What attracts young children to learn are the fun things around them that they can explore and play with. One of these interesting thing is the calculator. It is especially so when children have “discovered” numbers. Knowing how to read and play around with the numbers make them feel important because they see the adults doing it. My niece who is about 4 years of age was with me one day. I had been doing some work and she was at the table with me. I saw her using her tiny fingers pressing down at the key pad of the calculator. She was trying to press on the numbers that she saw on a piece of paper. She had managed to get them all correct. She was able to recognise the numbers and correspond with each number that she saw on the paper to that of the calclator. I thought it was a good way to revise recognition of numbers. She had begun developing some fluency at pressing on the key pads of the calculator allowing her to develop her proprioceptive muscles.
Children today also have the advantage of playing games on the computer allowing them to have both visual and sound effects in their learning. In many Mathematic games on the computer, are both interactive and engaging, therefore keeping the children “occupied in learning” for long periods of time. Although I am not a fan of children engaging themselves with computers, I also realise the benefits it provides for the children to learn. Technology in Mathematics for children’s learning need adult supervision, especially for young children. This is so that new challenges can be provided to develop metacognition, allowing children to grow and construct new knowledge.
One thing that keeps repeating itself everyday at each of the lessons given, was going back to the goal of mathematics, and that is: 1. looking for patterns 2. visualisation – the ability to see things that are difficult to see 3. number sense.
I think that it is important to have this at the forefront of all the lessons that we plan for our children, so that we will be able to look at how we are helpiing them learn mathematics.
It was reassuring to hear that exposing children to looking at the analog clock everyday and talk about the time of the day are concrete ways in learning how to tell time. I have seen teachers who have spent mathematic lessons (2 or 3), teaching time and the blank look on the faces of the children. I wonder to myself “the children can’t see the time”. It makes no sense.
The goal of mathematics applies to all aspects of our lives. We look for patterns in our everyday situations and relationships, we visualise challenges and we probably, not use number sense, but common sense in handling our everyday affairs. I think it is a good philosophy of life to have especially in the Early Childhood environment whioch we work, because it is also good role modelling for the children.

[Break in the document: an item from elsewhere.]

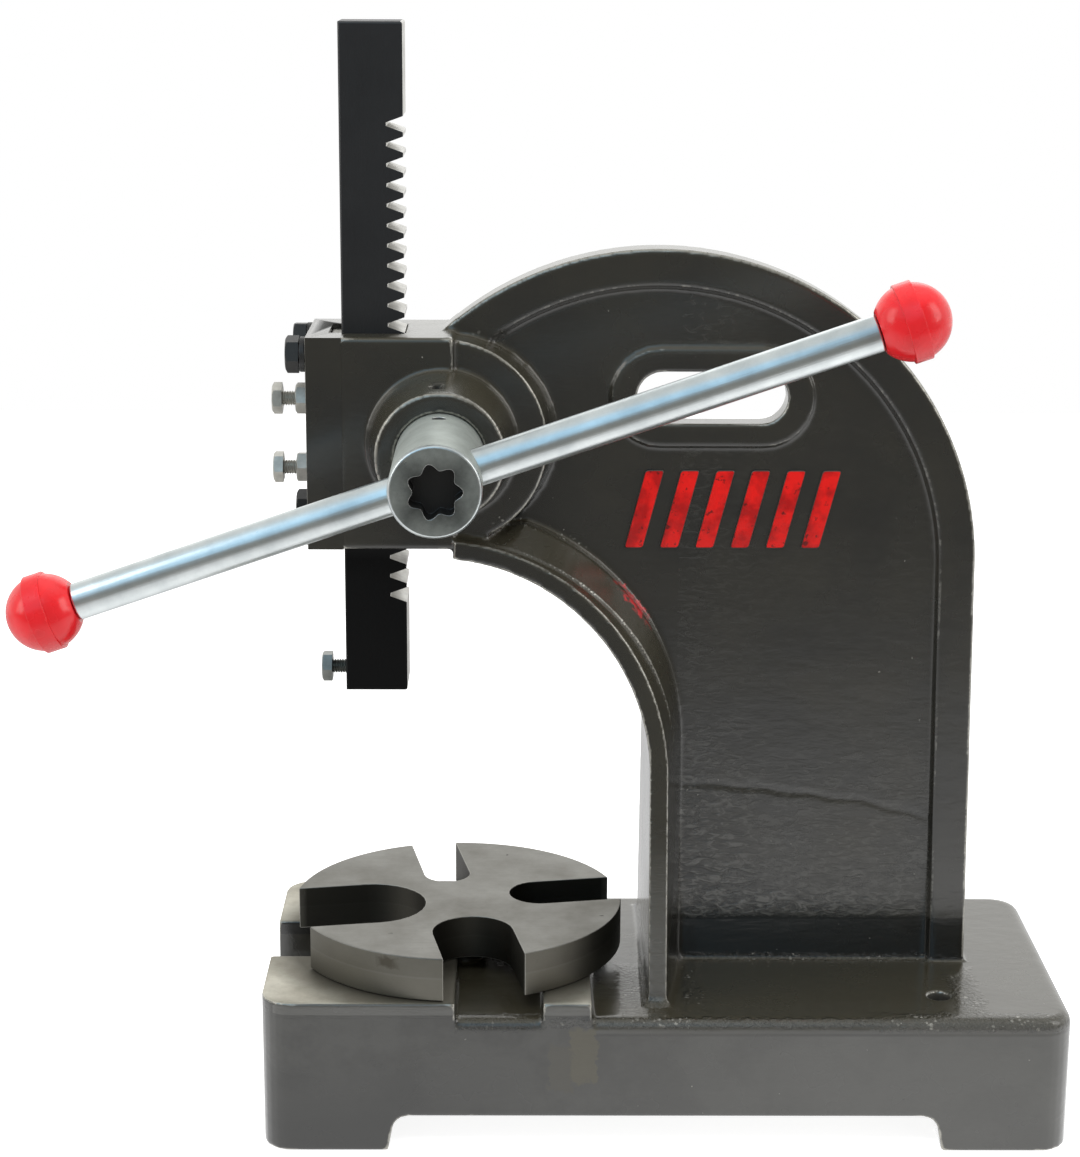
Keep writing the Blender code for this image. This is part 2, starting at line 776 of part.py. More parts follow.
def pinion_outline():
    """The toothed section seen along its axis, with a tooth in the rack's valley."""
    low = pitch_radius - rack_module
    shares = [(step / flank_steps) ** flank_step_power for step in range(flank_steps + 1)]
    radii = [low + (tip_radius - low) * share for share in shares]
    tooth_angle = full_turn / pinion_teeth
    phase = (first_valley - pinion_z) / pitch_radius
    points = []
    for tooth in range(pinion_teeth):
        centre = math.pi - phase + tooth * tooth_angle
        halves = [tooth_angle / 2 - space_half_angle(radius) for radius in radii]
        flank = list(zip(radii, halves))
        rising = [(radius, centre - half) for radius, half in flank]
        falling = [(radius, centre + half) for radius, half in reversed(flank)]
        root = [(pinion_root_radius, centre - tooth_angle / 2)]
        whole = root + rising + falling
        points += [(radius * math.cos(turn), radius * math.sin(turn)) for radius, turn in whole]
    return points


def build_pinion(steel, parent):
    profile = [(0, rear_journal_end), (rear_journal_radius, rear_journal_end),
               (rear_journal_radius, tooth_half_width),
               (pinion_core_radius, tooth_half_width), (pinion_core_radius, -tooth_half_width),
               (front_journal_radius, -tooth_half_width), (front_journal_radius, -front_journal_end),
               (spigot_radius, -front_journal_end), (spigot_radius, -spigot_end), (0, -spigot_end)]
    shaft = turned("pinion_shaft", profile, "Y", material=steel)
    reach = tooth_half_width + tooth_overlap
    teeth = prism("pinion_teeth_form", pinion_outline(), "Y", -reach, reach)
    join(shaft, teeth)
    hole = hub_pin_cutter("spigot_pin_cutter")
    cut(shaft, hole)
    for thing in (shaft, teeth, hole):
        thing.parent = parent


def hub_pin_cutter(name):
    top = hub_radius + overrun
    return rod(name, "Z", (0, -hub_pin_place), hub_pin_radius + seat_gap,
               hub_radius - hub_pin_depth - seat_gap * 2, top)


def star_outline():
    turns = [step * full_turn / star_steps for step in range(star_steps)]
    return [((star_radius + star_swing * math.cos(star_lobes * turn)) * math.cos(turn),
             (star_radius + star_swing * math.cos(star_lobes * turn)) * math.sin(turn)) for turn in turns]


def build_hub(zinc, black, parent, lever_axis):
    rear = -(front_journal_end + seat_gap)
    bottom = -(spigot_end + seat_gap)
    bore = spigot_radius + seat_gap
    profile = [(bore, rear), (hub_radius, rear), (hub_radius, -(hub_front - hub_chamfer)),
               (hub_radius - hub_chamfer, -hub_front), (0, -hub_front), (0, bottom), (bore, bottom)]
    hub = turned("lever_hub", profile, "Y", closed=True, material=zinc)
    star = prism("star_cutter", star_outline(), "Y", -(hub_front + overrun), -(hub_front - star_depth))
    hole = hub_pin_cutter("hub_pin_cutter")
    cross = rod("lever_hole_cutter", "X", (0, 0), lever_radius + running_gap, -hub_radius - overrun,
                hub_radius + overrun, rod_sides)
    cross.parent = lever_axis
    cut(hub, star, hole, cross)
    pin = rod("hub_pin", "Z", (0, -hub_pin_place), hub_pin_radius, hub_radius - hub_pin_depth,
              hub_radius - seat_gap, material=black)
    for thing in (hub, star, hole, pin):
        thing.parent = parent


def knob_profile(side):
    """The ball's outline along the lever, from the flat at the rod to the far pole and back up the bore."""
    start = math.asin(knob_flat_radius / knob_radius)
    band = math.asin(knob_band_half / knob_radius)
    outer = knob_radius + knob_band_rise
    bore = lever_spigot_radius + seat_gap
    depth = lever_flat - lever_spigot_length - knob_bore_clear
    points = [(bore, lever_flat)]
    for step in range(knob_steps + 1):
        turn = start + (quarter - band - start) * step / knob_steps
        points.append((knob_radius * math.sin(turn), knob_radius * math.cos(turn)))
    shoulder = outer * math.cos(band)
    points += [(shoulder, knob_band_half), (outer, 0), (shoulder, -knob_band_half)]
    for step in range(knob_steps + 1):
        turn = quarter + band + (quarter - band) * step / knob_steps
        points.append((knob_radius * math.sin(turn), knob_radius * math.cos(turn)))
    points[-1] = (0, -knob_radius)
    points += [(0, depth), (bore, depth)]
    return [(radius, -side * place) for radius, place in points]


def build_lever(chrome, red, parent):
    left = -(lever_left - lever_flat - seat_gap)
    right = lever_right - lever_flat - seat_gap
    tip = lever_spigot_length
    profile = [(0, left - tip), (lever_spigot_radius, left - tip), (lever_spigot_radius, left),
               (lever_radius - lever_chamfer, left), (lever_radius, left + lever_chamfer),
               (lever_radius, right - lever_chamfer), (lever_radius - lever_chamfer, right),
               (lever_spigot_radius, right), (lever_spigot_radius, right + tip), (0, right + tip)]
    bar = turned("lever_rod", profile, "X", sides=rod_sides, material=chrome)
    bar.parent = parent
    for name, place, side in (("left_knob", -lever_left, -1), ("right_knob", lever_right, 1)):
        knob = turned(name, knob_profile(side), "X", sides=rod_sides, closed=True, material=red)
        knob.location = (place, 0, 0)
        knob.parent = parent


def build_press():
    clear_scene()
    painted = make_material("painted_iron", (0.028, 0.029, 0.026), 0.28, 0.0)
    ground = make_material("ground_steel", (0.42, 0.41, 0.38), 0.38, 1.0)
    oxide = make_material("black_oxide_steel", (0.02, 0.022, 0.026), 0.35, 0.6)
    zinc = make_material("zinc_plate", (0.52, 0.54, 0.53), 0.30, 1.0)
    bright = make_material("bright_plate", (0.66, 0.70, 0.74), 0.18, 1.0)
    red = make_material("red_plastic", (0.72, 0.02, 0.025), 0.22, 0.0)
    ram_axis = add_empty("ram_axis", (ram_x, 0, 0))
    pinion_axis = add_empty("pinion_axis", (pinion_x, 0, pinion_z))
    lever_axis = add_empty("lever_axis", (0, -lever_place, 0), -lever_tilt)
    lever_axis.parent = pinion_axis
    bolt_holes = cover_bolt_holes()
    build_frame(painted, bolt_holes)
    build_cover(painted, bolt_holes)
    build_gib(ground)
    build_cover_fasteners(oxide)
    build_gib_fasteners(zinc)
    build_rear_bearing(painted, oxide)
    build_pivot(ground)
    build_plate(ground)
    build_ram(oxide, oxide, ram_axis)
    build_pinion(ground, pinion_axis)
    build_hub(zinc, oxide, pinion_axis, lever_axis)
    build_lever(bright, red, lever_axis)


build_press()
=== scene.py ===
import bpy
import bmesh
import json
import math
import numpy as np
from mathutils import Matrix, Vector


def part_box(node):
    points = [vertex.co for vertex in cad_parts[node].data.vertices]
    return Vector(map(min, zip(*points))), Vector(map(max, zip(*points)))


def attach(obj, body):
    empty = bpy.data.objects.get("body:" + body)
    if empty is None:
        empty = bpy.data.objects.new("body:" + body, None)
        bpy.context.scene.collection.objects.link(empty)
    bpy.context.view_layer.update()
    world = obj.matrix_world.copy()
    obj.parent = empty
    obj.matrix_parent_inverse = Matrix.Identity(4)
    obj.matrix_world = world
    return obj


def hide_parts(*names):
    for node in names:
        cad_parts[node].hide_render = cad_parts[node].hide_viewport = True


# Arbor press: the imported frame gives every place, this script gives every surface.
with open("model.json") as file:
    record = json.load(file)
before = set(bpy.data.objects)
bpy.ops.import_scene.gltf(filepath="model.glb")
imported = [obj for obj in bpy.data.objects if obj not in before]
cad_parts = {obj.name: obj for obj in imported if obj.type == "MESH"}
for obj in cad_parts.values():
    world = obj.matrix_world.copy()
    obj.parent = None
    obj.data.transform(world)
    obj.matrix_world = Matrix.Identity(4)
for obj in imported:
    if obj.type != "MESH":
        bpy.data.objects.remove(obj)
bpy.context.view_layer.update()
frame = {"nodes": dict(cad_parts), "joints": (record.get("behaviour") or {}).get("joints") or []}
nodes = frame["nodes"]
print("frame loaded:", len(nodes), "nodes")

fullTurn = 2 * math.pi
seatGap = 0.0003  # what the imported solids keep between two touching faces


def middle(node):
    low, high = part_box(node)
    return (low + high) / 2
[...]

I agree that counting plays a key role in constructing base-ten ideas about quantity and connecting these concepts to symbols and oral name for numbers. As I was reading p.194, I was overwhelmed by the complexities of counting. I then thought of the children in my K2 class who have visual spatial and co-ordination issues and those with learning differences (dyslexia, SLI-Specific Language Impairment). These are the children who struggle with base-ten phrase, the symbolic scheme use for writing numbers (ones on the right, ten to the leftof ones, and so on), or even grouping, because of orientation, spatial and reversal issues. I think it is important to know our children and be sensitive to how they learn. They are unable to “make sense” because they have barriers in their learning. However, I strongly believe J. Bruner’s learning theory, to start with concrete before pictorial, and pictorial before abstract is an excellent approach to allow children to “make sense” od counting and construct for themselves the relationship of counting by ones and grouping-by-ten concept.
To be able to solve the problems today during class and then feel a great sense of achievement was definitely inspiring for me. I think that it is important that we have different perspectives to an answer, rightly or wrongly, because it allows us to explore. The lessons today did just that for me, it allowed me to explore. I did not feel so threatened and therefore felt that I could move forward. It was definitely good for my self esteem and confidence in learning.
Last week, a group of K2 children were asked to pack away the big blocks back in the shelves after play, by their teacher. I walked pass and saw the children trying to push the blocks in, even where there was hardly any space left. I was about to intervene but stopped short when I saw one of the boys pulling out the longer blocks. I thought to myself “What on earth was this boy doing?” Then I saw his friends moving away from him, not wanting to have anything to do with the blocks. He continued to clear the 2 lower shelves and started to put the longer blocks in first. He stacked them one on top of the other and put in a few of the square blocks at the small spcae at the corner. There were still a few odd-shaped pieces left and he managed to make space by adjusting the upper shelves, arranging the rectangular blocks, stacking 3 upwards, making space for the odd-shaped ones, by also stacking them.For me, this boy was “doing Mathematics”. He saw rgat there was no way to put all the blocks in by shoving them in. So, he decided to arrange them according to size and length. I think he tried to apply a bit of the concept of measurement, and was exploring ways to solve this problem of the different sizes and shapes of the blocks, and how to get them into the shelf.
I am so impressed and excited by the 5 process standards on p.4 of the texbook. For me, they make sense. However, I am now challenged by this boy, how do I teach in a way that will reflect these process standards?